## Requirement
Using the data below, return the stretch from the line that contains "bpy.context.scene.collection.objects.link(empty)" through the line that contains "for node in", both included, exactly as it stands and nothing beyond it.

Object modeling scripts

..........

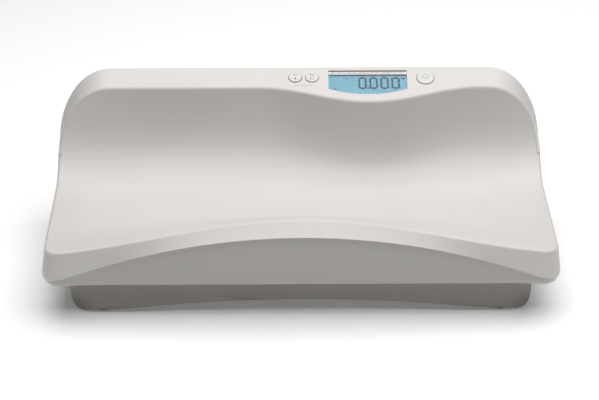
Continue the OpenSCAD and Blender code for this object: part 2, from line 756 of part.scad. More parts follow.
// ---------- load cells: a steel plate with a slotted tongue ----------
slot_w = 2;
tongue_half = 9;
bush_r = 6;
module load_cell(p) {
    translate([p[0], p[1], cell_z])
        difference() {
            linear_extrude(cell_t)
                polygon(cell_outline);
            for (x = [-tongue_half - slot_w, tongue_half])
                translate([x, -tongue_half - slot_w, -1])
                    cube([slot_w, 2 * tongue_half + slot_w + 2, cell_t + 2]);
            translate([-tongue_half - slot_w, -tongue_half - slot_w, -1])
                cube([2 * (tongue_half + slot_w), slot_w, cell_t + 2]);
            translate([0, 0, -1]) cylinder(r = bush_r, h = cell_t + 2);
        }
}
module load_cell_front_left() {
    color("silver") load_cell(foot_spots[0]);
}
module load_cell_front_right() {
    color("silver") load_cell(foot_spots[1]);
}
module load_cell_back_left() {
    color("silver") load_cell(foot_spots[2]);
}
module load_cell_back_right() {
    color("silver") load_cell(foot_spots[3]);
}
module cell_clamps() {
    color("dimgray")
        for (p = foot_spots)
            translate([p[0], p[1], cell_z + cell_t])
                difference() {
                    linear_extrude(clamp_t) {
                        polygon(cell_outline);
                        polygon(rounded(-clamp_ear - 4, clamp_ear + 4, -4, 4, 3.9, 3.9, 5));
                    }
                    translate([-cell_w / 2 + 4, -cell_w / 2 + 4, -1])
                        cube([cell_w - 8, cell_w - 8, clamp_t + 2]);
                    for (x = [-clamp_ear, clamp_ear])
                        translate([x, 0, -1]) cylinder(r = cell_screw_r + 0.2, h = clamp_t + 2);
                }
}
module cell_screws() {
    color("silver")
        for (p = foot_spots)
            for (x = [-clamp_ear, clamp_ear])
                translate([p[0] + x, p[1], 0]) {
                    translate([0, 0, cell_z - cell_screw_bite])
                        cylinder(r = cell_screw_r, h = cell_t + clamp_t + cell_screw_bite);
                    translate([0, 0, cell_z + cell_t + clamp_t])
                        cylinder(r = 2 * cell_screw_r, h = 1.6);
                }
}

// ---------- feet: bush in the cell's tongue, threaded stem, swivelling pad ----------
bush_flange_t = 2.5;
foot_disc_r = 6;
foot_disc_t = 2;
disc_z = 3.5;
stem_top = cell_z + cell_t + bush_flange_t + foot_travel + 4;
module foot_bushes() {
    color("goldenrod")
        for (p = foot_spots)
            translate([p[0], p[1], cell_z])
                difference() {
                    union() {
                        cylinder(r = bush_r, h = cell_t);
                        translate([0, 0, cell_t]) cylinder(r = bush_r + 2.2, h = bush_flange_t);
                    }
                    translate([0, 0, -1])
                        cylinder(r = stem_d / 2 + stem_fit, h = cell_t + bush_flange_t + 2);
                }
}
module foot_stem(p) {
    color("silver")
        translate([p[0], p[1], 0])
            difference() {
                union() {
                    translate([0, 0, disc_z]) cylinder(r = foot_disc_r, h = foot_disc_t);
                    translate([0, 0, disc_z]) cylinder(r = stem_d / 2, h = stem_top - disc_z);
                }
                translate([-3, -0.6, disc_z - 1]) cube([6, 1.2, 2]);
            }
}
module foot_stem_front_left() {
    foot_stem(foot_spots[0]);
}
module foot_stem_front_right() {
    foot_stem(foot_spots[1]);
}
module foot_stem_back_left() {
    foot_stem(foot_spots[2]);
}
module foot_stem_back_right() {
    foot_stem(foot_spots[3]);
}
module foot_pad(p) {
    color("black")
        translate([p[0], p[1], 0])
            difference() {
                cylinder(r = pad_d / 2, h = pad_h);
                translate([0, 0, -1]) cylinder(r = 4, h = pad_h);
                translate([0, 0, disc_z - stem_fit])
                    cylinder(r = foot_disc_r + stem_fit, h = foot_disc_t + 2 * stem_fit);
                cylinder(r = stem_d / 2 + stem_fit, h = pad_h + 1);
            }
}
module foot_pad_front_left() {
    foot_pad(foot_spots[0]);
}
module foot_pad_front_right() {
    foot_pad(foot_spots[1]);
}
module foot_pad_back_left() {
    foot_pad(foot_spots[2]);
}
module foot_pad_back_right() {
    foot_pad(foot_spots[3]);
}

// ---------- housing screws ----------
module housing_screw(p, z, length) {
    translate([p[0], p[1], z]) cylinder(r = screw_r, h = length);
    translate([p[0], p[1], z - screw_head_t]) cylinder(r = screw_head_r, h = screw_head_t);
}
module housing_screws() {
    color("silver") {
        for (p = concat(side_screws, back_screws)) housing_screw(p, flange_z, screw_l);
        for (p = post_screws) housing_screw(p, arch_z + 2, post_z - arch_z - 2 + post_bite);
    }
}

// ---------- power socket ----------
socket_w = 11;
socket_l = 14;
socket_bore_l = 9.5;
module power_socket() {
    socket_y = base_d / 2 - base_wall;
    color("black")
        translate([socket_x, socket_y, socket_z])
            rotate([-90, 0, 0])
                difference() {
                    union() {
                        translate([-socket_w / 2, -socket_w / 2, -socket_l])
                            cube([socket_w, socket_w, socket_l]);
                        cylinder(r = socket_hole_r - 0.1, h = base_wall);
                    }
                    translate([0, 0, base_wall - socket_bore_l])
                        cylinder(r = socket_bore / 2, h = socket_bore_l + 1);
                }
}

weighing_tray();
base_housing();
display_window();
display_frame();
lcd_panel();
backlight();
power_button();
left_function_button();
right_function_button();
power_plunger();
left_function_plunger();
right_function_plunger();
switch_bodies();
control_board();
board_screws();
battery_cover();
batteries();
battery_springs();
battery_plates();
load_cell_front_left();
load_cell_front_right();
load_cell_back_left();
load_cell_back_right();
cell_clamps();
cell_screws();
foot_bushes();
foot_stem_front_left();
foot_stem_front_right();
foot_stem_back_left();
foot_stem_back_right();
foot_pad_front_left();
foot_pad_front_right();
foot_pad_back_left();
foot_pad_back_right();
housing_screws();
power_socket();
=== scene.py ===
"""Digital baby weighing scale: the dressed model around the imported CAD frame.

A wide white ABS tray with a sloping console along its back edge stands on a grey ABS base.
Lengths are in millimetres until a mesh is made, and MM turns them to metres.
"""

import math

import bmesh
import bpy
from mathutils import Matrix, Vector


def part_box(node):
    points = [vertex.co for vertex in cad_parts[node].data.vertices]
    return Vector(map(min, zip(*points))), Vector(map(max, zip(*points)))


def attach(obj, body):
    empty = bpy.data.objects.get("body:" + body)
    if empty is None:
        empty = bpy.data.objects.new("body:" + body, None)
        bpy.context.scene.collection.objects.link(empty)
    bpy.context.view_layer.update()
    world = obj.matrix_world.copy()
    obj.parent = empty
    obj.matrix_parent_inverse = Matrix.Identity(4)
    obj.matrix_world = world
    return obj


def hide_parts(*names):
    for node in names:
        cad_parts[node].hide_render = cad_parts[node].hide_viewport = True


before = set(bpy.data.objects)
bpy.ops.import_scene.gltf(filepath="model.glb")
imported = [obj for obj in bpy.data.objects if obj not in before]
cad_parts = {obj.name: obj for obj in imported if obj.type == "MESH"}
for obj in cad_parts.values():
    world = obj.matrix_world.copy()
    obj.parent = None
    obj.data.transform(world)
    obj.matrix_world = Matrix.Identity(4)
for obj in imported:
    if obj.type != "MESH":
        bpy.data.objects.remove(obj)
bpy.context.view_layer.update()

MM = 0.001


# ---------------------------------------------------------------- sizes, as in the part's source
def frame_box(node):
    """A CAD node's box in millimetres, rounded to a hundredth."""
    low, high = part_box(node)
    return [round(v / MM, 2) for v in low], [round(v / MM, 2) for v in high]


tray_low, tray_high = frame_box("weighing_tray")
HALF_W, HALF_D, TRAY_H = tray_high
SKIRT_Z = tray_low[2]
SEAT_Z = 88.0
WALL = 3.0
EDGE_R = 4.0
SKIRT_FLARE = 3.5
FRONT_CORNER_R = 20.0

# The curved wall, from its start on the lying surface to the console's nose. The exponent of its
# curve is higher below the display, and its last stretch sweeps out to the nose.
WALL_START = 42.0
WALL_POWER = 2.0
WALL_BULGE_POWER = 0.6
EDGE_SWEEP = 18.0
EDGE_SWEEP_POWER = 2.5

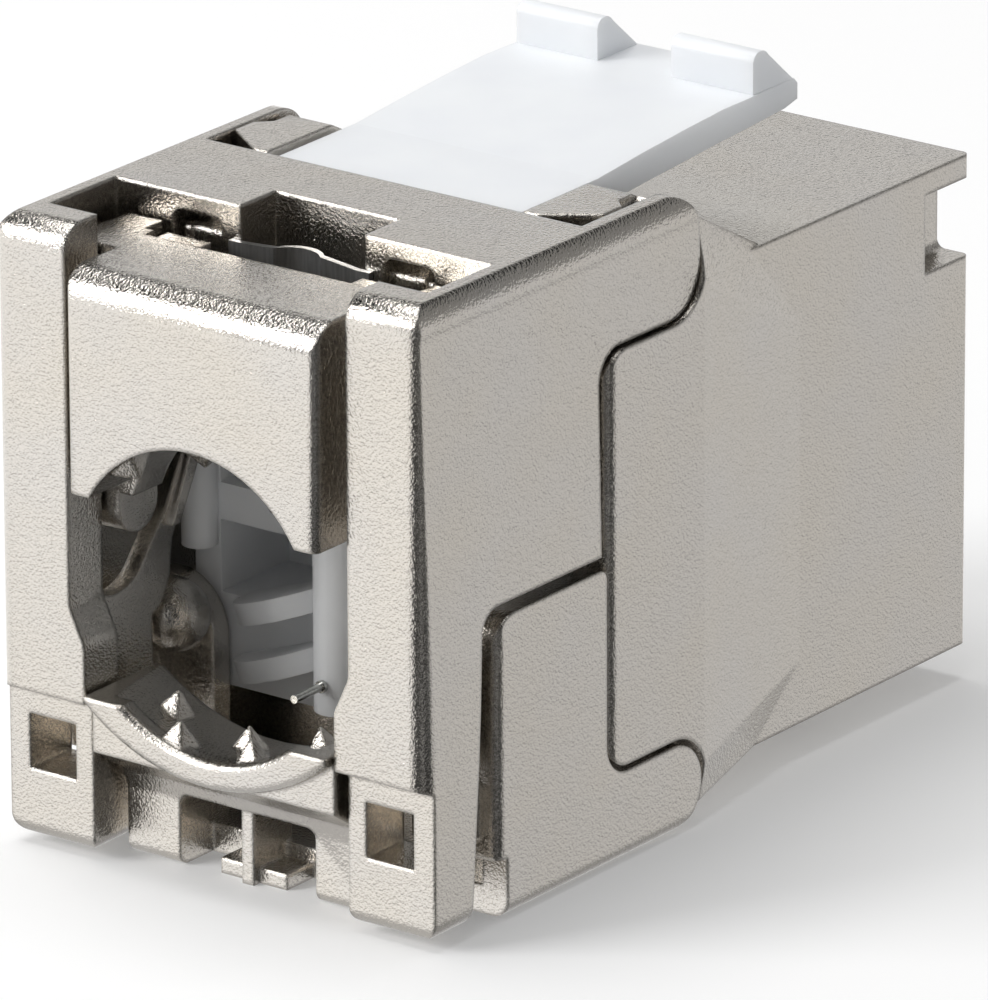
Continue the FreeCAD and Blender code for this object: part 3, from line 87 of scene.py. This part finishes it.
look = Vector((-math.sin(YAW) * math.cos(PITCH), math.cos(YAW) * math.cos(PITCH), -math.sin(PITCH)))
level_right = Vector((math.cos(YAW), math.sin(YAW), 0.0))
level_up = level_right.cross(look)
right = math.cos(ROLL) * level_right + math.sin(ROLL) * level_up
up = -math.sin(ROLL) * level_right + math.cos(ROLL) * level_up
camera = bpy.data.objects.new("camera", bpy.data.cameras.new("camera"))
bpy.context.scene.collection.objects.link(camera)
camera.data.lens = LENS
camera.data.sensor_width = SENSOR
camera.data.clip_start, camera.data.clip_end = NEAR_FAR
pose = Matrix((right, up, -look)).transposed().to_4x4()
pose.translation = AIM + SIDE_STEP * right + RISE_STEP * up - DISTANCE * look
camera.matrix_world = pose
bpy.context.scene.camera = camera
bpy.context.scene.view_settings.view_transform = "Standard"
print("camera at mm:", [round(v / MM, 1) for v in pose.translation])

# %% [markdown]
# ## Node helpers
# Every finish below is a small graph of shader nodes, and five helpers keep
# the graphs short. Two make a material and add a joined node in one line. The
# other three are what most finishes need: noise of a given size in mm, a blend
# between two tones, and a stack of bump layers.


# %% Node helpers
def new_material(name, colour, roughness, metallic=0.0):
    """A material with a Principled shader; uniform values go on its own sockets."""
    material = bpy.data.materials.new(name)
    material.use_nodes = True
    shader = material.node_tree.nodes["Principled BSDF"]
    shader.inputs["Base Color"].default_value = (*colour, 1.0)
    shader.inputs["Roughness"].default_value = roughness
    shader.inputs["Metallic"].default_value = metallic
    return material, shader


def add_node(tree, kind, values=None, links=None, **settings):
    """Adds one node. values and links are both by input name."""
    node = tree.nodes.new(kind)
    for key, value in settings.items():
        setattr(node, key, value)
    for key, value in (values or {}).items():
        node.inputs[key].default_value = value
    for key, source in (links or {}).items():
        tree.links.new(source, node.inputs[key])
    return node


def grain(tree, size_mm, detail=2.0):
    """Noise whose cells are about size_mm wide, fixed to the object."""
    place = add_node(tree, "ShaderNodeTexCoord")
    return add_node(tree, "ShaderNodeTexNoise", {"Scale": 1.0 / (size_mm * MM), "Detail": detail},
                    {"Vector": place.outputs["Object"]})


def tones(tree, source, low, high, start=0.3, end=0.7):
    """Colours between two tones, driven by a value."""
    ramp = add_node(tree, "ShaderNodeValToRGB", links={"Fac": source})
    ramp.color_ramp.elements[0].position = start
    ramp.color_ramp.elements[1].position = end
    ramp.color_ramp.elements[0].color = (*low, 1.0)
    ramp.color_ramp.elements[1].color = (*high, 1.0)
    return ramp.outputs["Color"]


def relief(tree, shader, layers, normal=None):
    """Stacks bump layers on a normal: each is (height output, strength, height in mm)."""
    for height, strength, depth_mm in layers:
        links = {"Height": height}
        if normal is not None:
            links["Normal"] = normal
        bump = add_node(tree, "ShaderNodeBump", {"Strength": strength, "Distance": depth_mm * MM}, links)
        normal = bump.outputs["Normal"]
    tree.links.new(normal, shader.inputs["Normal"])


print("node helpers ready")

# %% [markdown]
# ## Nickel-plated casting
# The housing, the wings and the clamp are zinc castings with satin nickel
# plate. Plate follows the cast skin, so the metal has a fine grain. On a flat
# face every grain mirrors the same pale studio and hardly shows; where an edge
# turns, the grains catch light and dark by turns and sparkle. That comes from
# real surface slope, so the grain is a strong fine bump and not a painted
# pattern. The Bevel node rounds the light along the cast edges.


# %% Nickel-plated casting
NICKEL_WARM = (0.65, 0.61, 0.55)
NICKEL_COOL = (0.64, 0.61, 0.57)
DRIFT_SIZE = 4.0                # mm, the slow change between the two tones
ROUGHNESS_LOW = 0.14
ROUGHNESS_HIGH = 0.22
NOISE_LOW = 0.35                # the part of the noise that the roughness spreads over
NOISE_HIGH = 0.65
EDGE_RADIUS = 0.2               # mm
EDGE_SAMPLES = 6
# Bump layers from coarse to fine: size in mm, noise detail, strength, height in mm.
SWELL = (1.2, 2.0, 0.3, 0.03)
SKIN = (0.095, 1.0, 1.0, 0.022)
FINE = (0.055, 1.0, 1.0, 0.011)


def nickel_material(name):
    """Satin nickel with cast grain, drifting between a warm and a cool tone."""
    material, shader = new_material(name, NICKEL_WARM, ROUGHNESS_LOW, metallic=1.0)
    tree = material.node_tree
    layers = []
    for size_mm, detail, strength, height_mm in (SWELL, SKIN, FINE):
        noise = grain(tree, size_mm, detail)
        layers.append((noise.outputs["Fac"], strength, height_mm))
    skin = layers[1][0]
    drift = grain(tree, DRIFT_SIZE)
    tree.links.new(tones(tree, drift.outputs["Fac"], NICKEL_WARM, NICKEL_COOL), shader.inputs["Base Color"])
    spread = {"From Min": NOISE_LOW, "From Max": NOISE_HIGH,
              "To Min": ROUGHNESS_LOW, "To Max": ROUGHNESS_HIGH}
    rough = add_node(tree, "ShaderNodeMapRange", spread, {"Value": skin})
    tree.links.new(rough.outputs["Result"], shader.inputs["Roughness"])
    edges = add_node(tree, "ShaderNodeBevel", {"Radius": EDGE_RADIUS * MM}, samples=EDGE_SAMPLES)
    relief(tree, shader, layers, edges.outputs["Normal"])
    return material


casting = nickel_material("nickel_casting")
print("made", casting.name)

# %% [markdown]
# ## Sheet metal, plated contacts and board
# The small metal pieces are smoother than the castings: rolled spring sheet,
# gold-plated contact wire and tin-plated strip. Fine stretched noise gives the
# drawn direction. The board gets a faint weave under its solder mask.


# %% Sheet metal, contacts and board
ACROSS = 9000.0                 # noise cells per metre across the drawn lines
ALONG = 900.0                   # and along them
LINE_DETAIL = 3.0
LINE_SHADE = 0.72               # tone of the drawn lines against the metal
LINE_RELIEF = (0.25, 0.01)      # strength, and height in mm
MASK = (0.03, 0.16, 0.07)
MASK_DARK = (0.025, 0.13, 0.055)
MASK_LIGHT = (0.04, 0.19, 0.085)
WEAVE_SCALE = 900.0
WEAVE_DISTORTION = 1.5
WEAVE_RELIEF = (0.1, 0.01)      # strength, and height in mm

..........

## Task solution
        bpy.context.scene.collection.objects.link(empty)
    bpy.context.view_layer.update()
    world = obj.matrix_world.copy()
    obj.parent = empty
    obj.matrix_parent_inverse = Matrix.Identity(4)
    obj.matrix_world = world
    return obj


def hide_parts(*names):
    for node in names:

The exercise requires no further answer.